• [WHAT TO PRODUCE]
Output the data below in full, byte for byte. Nothing may differ.

• [DATASET EXTRACT]
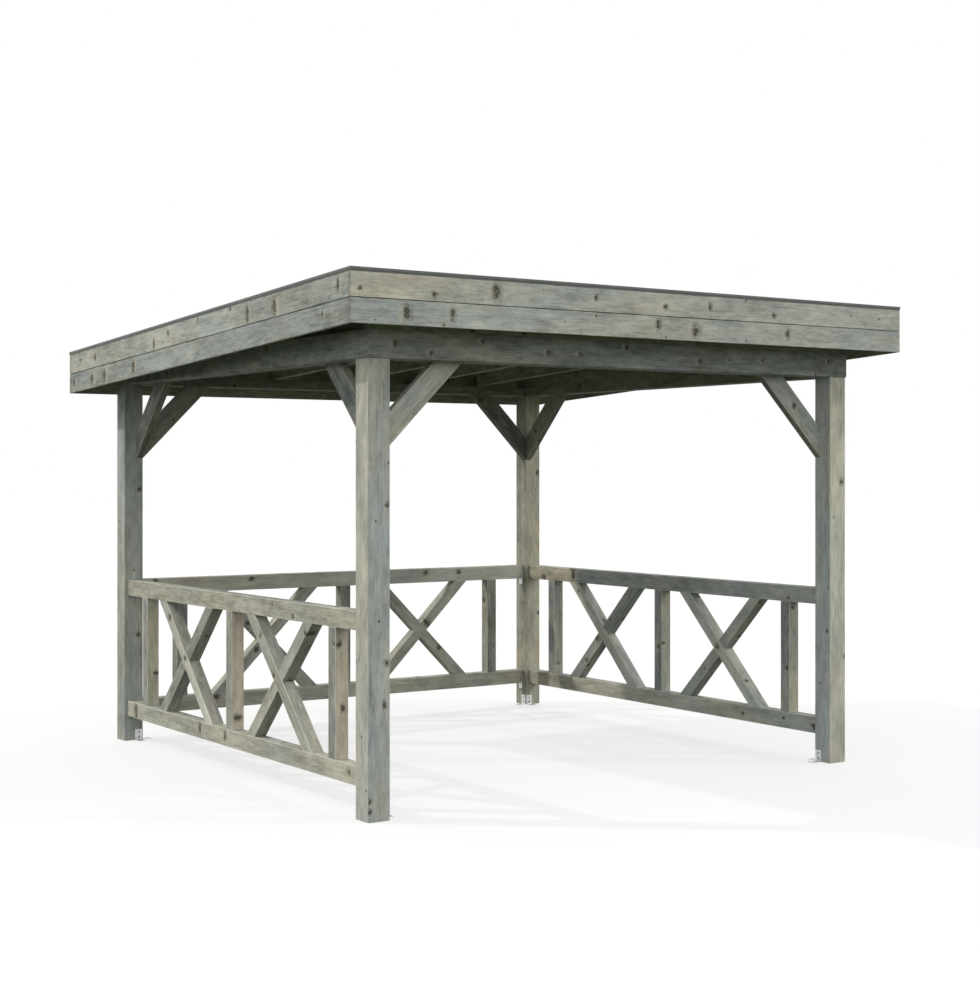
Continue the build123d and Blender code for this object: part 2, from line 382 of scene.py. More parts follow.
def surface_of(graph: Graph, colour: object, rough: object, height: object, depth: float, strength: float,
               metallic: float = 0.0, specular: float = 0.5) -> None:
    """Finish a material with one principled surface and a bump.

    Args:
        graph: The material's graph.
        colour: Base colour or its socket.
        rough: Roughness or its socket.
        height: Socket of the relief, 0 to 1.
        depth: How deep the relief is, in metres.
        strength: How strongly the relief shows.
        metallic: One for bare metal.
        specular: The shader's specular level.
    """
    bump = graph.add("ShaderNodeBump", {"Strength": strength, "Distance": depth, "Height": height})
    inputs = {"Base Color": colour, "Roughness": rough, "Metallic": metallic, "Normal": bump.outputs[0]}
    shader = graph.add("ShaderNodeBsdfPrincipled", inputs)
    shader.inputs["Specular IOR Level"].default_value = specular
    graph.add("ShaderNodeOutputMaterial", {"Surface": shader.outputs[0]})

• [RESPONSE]
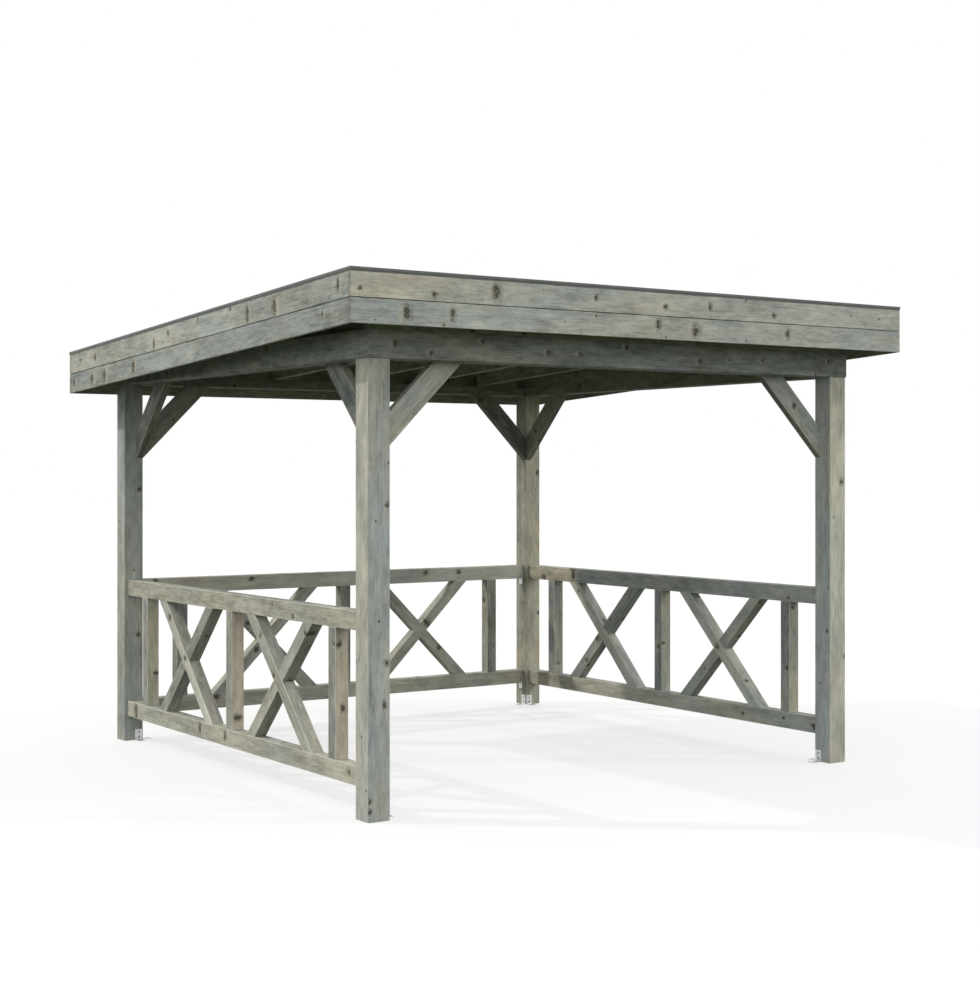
Continue the build123d and Blender code for this object: part 2, from line 382 of scene.py. More parts follow.
def surface_of(graph: Graph, colour: object, rough: object, height: object, depth: float, strength: float,
               metallic: float = 0.0, specular: float = 0.5) -> None:
    """Finish a material with one principled surface and a bump.

    Args:
        graph: The material's graph.
        colour: Base colour or its socket.
        rough: Roughness or its socket.
        height: Socket of the relief, 0 to 1.
        depth: How deep the relief is, in metres.
        strength: How strongly the relief shows.
        metallic: One for bare metal.
        specular: The shader's specular level.
    """
    bump = graph.add("ShaderNodeBump", {"Strength": strength, "Distance": depth, "Height": height})
    inputs = {"Base Color": colour, "Roughness": rough, "Metallic": metallic, "Normal": bump.outputs[0]}
    shader = graph.add("ShaderNodeBsdfPrincipled", inputs)
    shader.inputs["Specular IOR Level"].default_value = specular
    graph.add("ShaderNodeOutputMaterial", {"Surface": shader.outputs[0]})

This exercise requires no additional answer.